In the entries below, the lines from the one with "outer_shell();" through the one with "imported = [obj" are to be copied exactly; both ends count.

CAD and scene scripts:
____________

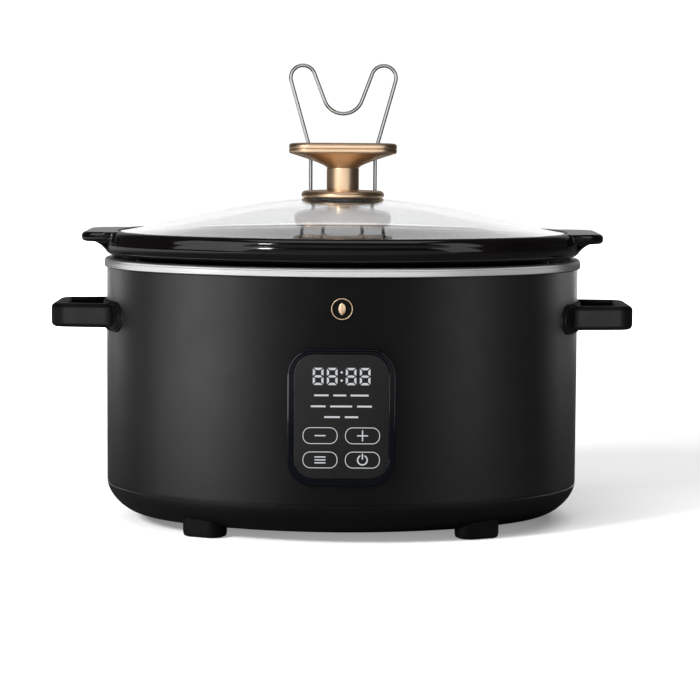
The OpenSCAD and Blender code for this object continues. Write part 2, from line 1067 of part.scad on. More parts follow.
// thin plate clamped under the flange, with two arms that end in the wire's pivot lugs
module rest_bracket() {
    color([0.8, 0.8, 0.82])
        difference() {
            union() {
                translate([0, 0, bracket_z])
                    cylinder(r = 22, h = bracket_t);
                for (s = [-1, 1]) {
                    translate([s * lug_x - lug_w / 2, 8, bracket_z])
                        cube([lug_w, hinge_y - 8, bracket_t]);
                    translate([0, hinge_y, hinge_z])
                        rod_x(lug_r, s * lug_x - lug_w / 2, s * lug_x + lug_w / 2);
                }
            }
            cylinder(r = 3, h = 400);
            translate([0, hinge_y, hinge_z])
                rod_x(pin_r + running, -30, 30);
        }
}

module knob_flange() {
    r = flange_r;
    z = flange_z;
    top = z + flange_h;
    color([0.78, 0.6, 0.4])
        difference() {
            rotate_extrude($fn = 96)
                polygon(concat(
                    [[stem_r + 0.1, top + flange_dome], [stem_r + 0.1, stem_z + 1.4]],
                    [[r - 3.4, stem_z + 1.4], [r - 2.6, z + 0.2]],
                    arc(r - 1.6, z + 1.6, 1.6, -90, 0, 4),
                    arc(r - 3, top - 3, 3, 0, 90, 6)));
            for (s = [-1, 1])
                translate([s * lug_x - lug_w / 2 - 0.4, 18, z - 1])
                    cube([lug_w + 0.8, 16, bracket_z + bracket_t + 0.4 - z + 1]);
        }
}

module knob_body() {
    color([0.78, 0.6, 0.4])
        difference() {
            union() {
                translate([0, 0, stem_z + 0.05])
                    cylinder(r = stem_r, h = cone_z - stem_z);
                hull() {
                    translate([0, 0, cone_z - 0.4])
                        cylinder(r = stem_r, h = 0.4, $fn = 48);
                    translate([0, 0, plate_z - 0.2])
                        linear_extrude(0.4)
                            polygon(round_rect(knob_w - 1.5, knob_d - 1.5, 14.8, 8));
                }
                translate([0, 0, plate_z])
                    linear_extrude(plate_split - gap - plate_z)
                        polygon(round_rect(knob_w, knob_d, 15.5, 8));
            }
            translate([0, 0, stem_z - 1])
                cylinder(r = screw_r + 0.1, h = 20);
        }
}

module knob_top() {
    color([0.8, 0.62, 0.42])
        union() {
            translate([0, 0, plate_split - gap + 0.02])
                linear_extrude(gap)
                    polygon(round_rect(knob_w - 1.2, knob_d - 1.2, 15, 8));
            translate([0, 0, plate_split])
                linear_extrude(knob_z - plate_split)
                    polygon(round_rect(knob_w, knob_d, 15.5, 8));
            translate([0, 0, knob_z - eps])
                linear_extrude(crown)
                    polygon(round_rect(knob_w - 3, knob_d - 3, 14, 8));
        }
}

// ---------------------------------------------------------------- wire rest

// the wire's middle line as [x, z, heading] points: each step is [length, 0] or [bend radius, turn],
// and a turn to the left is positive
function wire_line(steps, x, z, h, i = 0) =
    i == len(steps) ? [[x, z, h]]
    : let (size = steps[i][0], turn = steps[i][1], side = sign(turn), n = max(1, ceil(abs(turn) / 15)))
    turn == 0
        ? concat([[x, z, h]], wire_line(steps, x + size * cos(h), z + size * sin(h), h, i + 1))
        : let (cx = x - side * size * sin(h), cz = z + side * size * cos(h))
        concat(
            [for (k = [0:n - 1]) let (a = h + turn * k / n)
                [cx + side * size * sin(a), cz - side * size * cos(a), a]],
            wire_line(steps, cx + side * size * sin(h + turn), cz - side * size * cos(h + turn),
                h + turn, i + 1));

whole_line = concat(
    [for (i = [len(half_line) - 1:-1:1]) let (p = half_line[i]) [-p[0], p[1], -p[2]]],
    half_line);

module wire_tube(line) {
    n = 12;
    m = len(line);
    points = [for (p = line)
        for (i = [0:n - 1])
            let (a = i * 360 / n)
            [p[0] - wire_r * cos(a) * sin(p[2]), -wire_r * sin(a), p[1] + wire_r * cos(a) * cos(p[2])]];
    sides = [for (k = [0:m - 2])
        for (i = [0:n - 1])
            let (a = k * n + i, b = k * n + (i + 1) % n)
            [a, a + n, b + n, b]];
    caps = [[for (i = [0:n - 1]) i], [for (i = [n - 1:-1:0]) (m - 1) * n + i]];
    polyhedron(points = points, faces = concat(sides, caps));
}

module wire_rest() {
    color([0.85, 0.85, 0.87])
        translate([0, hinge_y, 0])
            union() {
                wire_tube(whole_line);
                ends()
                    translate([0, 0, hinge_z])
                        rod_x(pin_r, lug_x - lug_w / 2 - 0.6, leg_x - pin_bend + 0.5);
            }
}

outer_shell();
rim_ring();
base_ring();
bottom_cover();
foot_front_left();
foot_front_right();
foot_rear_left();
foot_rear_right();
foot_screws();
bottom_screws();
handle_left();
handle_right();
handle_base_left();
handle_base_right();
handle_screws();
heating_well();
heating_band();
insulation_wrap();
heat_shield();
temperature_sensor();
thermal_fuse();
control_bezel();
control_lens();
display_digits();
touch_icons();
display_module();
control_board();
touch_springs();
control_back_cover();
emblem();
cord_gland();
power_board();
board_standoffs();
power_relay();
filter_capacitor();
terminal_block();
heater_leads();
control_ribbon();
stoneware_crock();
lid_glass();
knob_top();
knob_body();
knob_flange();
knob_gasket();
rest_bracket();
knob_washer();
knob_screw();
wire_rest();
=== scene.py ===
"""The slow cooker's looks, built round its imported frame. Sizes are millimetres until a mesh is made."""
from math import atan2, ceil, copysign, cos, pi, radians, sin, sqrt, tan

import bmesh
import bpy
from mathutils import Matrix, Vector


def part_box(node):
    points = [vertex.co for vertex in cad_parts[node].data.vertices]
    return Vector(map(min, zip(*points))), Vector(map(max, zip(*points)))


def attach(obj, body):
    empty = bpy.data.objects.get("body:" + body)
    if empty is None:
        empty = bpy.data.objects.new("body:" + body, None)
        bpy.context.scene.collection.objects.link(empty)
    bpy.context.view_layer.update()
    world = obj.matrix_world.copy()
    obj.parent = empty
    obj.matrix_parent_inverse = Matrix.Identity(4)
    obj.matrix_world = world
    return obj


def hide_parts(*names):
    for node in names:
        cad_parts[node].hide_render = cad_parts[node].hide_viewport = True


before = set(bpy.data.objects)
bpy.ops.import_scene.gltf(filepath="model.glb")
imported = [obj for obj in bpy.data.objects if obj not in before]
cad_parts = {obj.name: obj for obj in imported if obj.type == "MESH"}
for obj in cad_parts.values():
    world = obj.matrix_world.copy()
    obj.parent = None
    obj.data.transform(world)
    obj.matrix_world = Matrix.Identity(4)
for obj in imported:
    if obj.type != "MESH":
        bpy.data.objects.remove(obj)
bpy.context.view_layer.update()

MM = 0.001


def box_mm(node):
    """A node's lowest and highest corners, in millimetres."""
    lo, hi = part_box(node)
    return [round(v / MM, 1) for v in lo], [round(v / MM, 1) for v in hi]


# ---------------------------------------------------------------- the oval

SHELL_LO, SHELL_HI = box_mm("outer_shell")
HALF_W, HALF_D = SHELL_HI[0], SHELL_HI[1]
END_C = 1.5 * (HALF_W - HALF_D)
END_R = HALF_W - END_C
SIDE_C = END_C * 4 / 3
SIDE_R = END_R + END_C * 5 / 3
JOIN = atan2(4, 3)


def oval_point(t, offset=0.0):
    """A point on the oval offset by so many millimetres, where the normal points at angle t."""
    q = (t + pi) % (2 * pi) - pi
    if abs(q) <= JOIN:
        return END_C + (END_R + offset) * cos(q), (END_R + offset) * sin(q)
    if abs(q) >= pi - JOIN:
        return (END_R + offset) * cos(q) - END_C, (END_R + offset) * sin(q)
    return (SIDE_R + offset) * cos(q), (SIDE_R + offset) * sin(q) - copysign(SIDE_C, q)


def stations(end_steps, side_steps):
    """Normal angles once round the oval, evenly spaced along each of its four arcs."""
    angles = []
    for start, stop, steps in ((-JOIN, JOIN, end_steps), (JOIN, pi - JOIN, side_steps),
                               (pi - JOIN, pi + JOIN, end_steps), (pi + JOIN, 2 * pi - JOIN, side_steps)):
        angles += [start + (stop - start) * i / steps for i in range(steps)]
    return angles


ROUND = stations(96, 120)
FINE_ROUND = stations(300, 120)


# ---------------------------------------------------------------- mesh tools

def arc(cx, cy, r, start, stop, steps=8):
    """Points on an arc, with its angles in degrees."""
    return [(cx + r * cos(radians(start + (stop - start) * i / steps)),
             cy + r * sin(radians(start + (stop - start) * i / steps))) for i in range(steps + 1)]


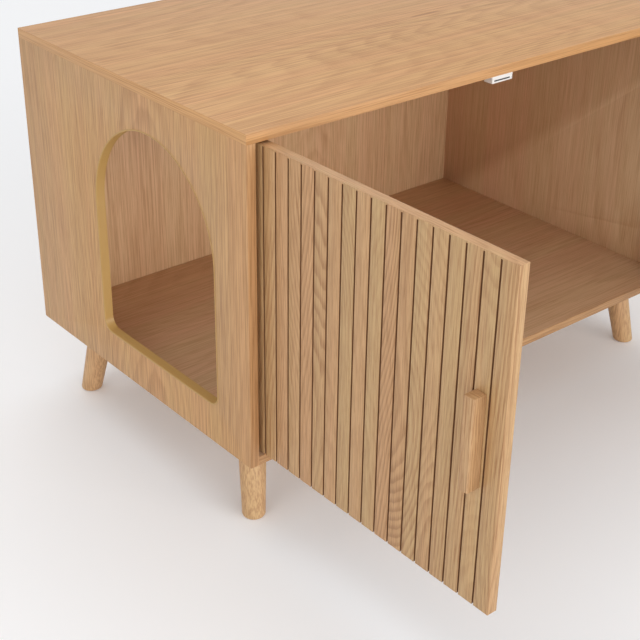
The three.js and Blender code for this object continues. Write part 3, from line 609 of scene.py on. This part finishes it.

____________

• _Solved exercise_:
outer_shell();
rim_ring();
base_ring();
bottom_cover();
foot_front_left();
foot_front_right();
foot_rear_left();
foot_rear_right();
foot_screws();
bottom_screws();
handle_left();
handle_right();
handle_base_left();
handle_base_right();
handle_screws();
heating_well();
heating_band();
insulation_wrap();
heat_shield();
temperature_sensor();
thermal_fuse();
control_bezel();
control_lens();
display_digits();
touch_icons();
display_module();
control_board();
touch_springs();
control_back_cover();
emblem();
cord_gland();
power_board();
board_standoffs();
power_relay();
filter_capacitor();
terminal_block();
heater_leads();
control_ribbon();
stoneware_crock();
lid_glass();
knob_top();
knob_body();
knob_flange();
knob_gasket();
rest_bracket();
knob_washer();
knob_screw();
wire_rest();
=== scene.py ===
"""The slow cooker's looks, built round its imported frame. Sizes are millimetres until a mesh is made."""
from math import atan2, ceil, copysign, cos, pi, radians, sin, sqrt, tan

import bmesh
import bpy
from mathutils import Matrix, Vector


def part_box(node):
    points = [vertex.co for vertex in cad_parts[node].data.vertices]
    return Vector(map(min, zip(*points))), Vector(map(max, zip(*points)))


def attach(obj, body):
    empty = bpy.data.objects.get("body:" + body)
    if empty is None:
        empty = bpy.data.objects.new("body:" + body, None)
        bpy.context.scene.collection.objects.link(empty)
    bpy.context.view_layer.update()
    world = obj.matrix_world.copy()
    obj.parent = empty
    obj.matrix_parent_inverse = Matrix.Identity(4)
    obj.matrix_world = world
    return obj


def hide_parts(*names):
    for node in names:
        cad_parts[node].hide_render = cad_parts[node].hide_viewport = True


before = set(bpy.data.objects)
bpy.ops.import_scene.gltf(filepath="model.glb")
imported = [obj for obj in bpy.data.objects if obj not in before]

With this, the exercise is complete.